Wenngleich Belgier und Franzosen gemeinsam in das Ruhrgebiet einmarschiert seien, sei die Ausrichtung beider Parteien unterschiedlich gewesen, so Tobias Szczepanski weiter: „Ging es den Belgiern vornehmlich um Reparationsleistungen in Form von Kohlelieferungen und Telegrafenmasten (für die auch in den Schmachtendorfer Wäldern zur Besatzungszeit kräftig gerodet wurde), wollten die Franzosen vor allem Präsenz zeigen und die Schaffung einer unabhängigen Rheinischen Republik forcieren, die künftig als neutraler Pufferstaat zwischen den einstigen Kriegsgegnern liegen sollte.“

Letzteres habe man auch durch eine eigene Währung erreichen wollen. Über diese Pläne habe auch der Oberhausener General-Anzeiger am 15. Januar unter dem Titel „Eine neue Münze?“ berichtet.

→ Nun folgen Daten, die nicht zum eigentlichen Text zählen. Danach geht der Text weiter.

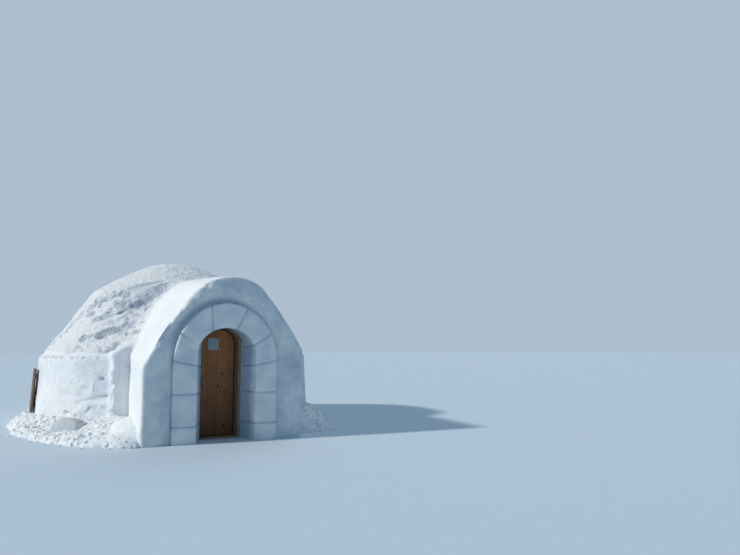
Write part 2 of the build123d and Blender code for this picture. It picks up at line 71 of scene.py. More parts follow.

Die Reichsregierung in Berlin rief die Bevölkerung zum passiven Widerstand auf. „Auch in unserer Stadt wurde auf den Einmarsch mit scharfem Protest regiert“, erläutert Tobias Szczepanski. „Die Stadtverordneten der Städte Oberhausen und Sterkrade beschlossen einstimmig Protestnoten, die Geschäfte wurden als Zeichen sichtbaren Widerstands halbtags geschlossen, am 15. Januar wurde im Stadtgebiet für eine halbe Stunde jegliche Arbeit niedergelegt.“

Soldaten in Gaststätten und Schulen einquartiert

Tobias Szczepanski, Vorsitzender des Heimatvereins Schmachtendorf, blickt 100 Jahre zurück.
Tobias Szczepanski, Vorsitzender des Heimatvereins Schmachtendorf, blickt 100 Jahre zurück. © Handout

Während Sterkrade das Hauptquartier der belgischen Besatzungstruppen geworden sei, habe die Besetzung in Schmachtendorf zu logistischen Problemen geführt, denn für die Einrichtung einer belgischen Kommandantur und für die Unterbringung der Besatzungssoldaten seien kaum Möglichkeiten vorhanden gewesen. Ein gewisser Hauptmann Vanniesbecq sei mit seiner Truppe in der Gaststätte Schlagregen einquartiert worden, weitere Truppenteile in den Lokalen Möllmann, Fandel und Gerlach. Als im April neue Soldaten einrückten, seien dann auch Schulen belegt worden.

„Was vorher noch selbstverständlich war, wurde den Schmachtendorfern von einem auf den anderen Tag per Anordnung durch die Kommandantur verboten und mit Strafen geahndet, die im weiteren Verlauf der Ruhrbesetzung im Jahre 1923 noch verschärft wurden“, so Tobias Szczepanski. Weder das Benutzen von Kraftfahrzeugen, Omnibussen und Straßenbahnen (am 16.8.1923 wieder aufgehoben), der Ankauf und Besitz verbotener Zeitungen noch eine „feindselige Haltung gegenüber den Besatzern“ seien erlaubt gewesen.

Prominente Sterkrader Opfer der Ruhrbesetzung

Zu den prominenten lokalen Opfern gehörten der Sterkrader Bürgermeister Dr. Heuser, der nach Abfassen von Protestschreiben aus seiner Stadt ausgewiesen worden sei, und der Sterkrader Beigeordnete Behrens, der wegen „Widerstandes gegen die Besatzungsmacht“ sechs Monate im Gefängnis saß.

Erst am 20. Juli 1925 endete die Besatzungszeit in Schmachtendorf.